• [Goal of the exercise]
Extract each line of the data and write it out again exactly.

• [Information shown]
-=-=-

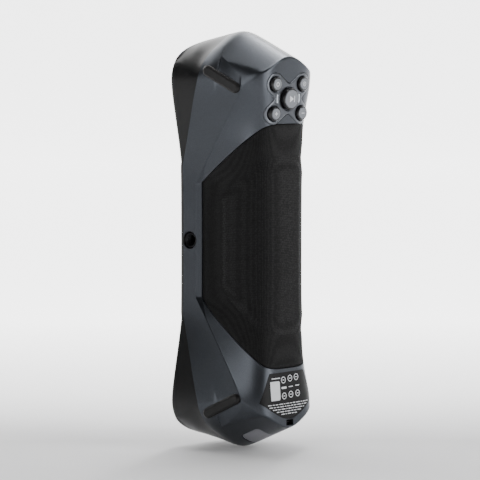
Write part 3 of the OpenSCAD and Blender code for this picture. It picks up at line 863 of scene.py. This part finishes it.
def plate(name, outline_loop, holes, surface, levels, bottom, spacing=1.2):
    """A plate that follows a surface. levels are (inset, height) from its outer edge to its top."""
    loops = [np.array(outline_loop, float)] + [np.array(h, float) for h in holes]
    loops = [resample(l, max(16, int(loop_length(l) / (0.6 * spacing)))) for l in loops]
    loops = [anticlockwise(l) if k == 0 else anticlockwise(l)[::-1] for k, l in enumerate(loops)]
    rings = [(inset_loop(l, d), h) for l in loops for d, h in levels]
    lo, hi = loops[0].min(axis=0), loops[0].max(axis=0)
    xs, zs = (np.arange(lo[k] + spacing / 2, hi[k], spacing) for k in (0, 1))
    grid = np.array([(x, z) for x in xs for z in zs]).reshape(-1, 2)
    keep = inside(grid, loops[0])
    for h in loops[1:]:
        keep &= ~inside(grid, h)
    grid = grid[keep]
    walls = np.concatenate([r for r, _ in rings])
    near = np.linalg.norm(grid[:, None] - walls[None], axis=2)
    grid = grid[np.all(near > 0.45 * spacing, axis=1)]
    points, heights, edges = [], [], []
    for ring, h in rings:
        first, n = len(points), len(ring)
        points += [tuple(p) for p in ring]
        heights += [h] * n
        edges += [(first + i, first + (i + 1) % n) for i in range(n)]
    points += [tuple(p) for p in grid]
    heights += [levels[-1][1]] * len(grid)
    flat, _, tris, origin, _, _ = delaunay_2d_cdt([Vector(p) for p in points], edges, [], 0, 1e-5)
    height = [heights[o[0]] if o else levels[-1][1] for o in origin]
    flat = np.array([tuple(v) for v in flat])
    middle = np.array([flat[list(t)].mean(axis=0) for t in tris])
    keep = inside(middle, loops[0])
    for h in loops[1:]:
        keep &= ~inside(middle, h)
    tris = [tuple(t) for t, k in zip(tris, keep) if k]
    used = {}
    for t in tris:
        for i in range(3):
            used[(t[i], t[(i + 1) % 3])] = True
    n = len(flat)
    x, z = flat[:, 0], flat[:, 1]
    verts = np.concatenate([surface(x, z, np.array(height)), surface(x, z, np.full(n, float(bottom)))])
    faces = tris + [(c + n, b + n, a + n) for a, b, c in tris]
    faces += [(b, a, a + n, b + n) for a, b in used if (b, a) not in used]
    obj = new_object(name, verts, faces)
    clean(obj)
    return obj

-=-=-

• [Solved problem]
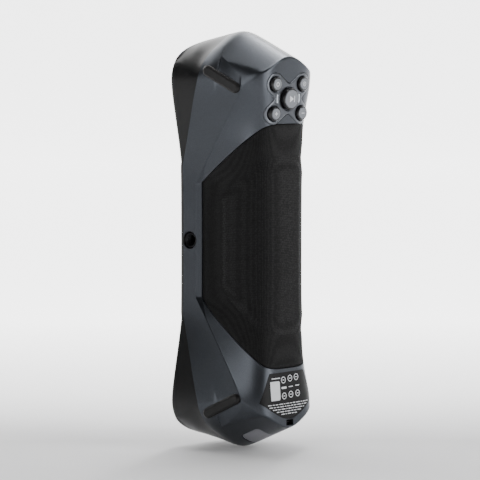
Write part 3 of the OpenSCAD and Blender code for this picture. It picks up at line 863 of scene.py. This part finishes it.
def plate(name, outline_loop, holes, surface, levels, bottom, spacing=1.2):
    """A plate that follows a surface. levels are (inset, height) from its outer edge to its top."""
    loops = [np.array(outline_loop, float)] + [np.array(h, float) for h in holes]
    loops = [resample(l, max(16, int(loop_length(l) / (0.6 * spacing)))) for l in loops]
    loops = [anticlockwise(l) if k == 0 else anticlockwise(l)[::-1] for k, l in enumerate(loops)]
    rings = [(inset_loop(l, d), h) for l in loops for d, h in levels]
    lo, hi = loops[0].min(axis=0), loops[0].max(axis=0)
    xs, zs = (np.arange(lo[k] + spacing / 2, hi[k], spacing) for k in (0, 1))
    grid = np.array([(x, z) for x in xs for z in zs]).reshape(-1, 2)
    keep = inside(grid, loops[0])
    for h in loops[1:]:
        keep &= ~inside(grid, h)
    grid = grid[keep]
    walls = np.concatenate([r for r, _ in rings])
    near = np.linalg.norm(grid[:, None] - walls[None], axis=2)
    grid = grid[np.all(near > 0.45 * spacing, axis=1)]
    points, heights, edges = [], [], []
    for ring, h in rings:
        first, n = len(points), len(ring)
        points += [tuple(p) for p in ring]
        heights += [h] * n
        edges += [(first + i, first + (i + 1) % n) for i in range(n)]
    points += [tuple(p) for p in grid]
    heights += [levels[-1][1]] * len(grid)
    flat, _, tris, origin, _, _ = delaunay_2d_cdt([Vector(p) for p in points], edges, [], 0, 1e-5)
    height = [heights[o[0]] if o else levels[-1][1] for o in origin]
    flat = np.array([tuple(v) for v in flat])
    middle = np.array([flat[list(t)].mean(axis=0) for t in tris])
    keep = inside(middle, loops[0])
    for h in loops[1:]:
        keep &= ~inside(middle, h)
    tris = [tuple(t) for t, k in zip(tris, keep) if k]
    used = {}
    for t in tris:
        for i in range(3):
            used[(t[i], t[(i + 1) % 3])] = True
    n = len(flat)
    x, z = flat[:, 0], flat[:, 1]
    verts = np.concatenate([surface(x, z, np.array(height)), surface(x, z, np.full(n, float(bottom)))])
    faces = tris + [(c + n, b + n, a + n) for a, b, c in tris]
    faces += [(b, a, a + n, b + n) for a, b in used if (b, a) not in used]
    obj = new_object(name, verts, faces)
    clean(obj)
    return obj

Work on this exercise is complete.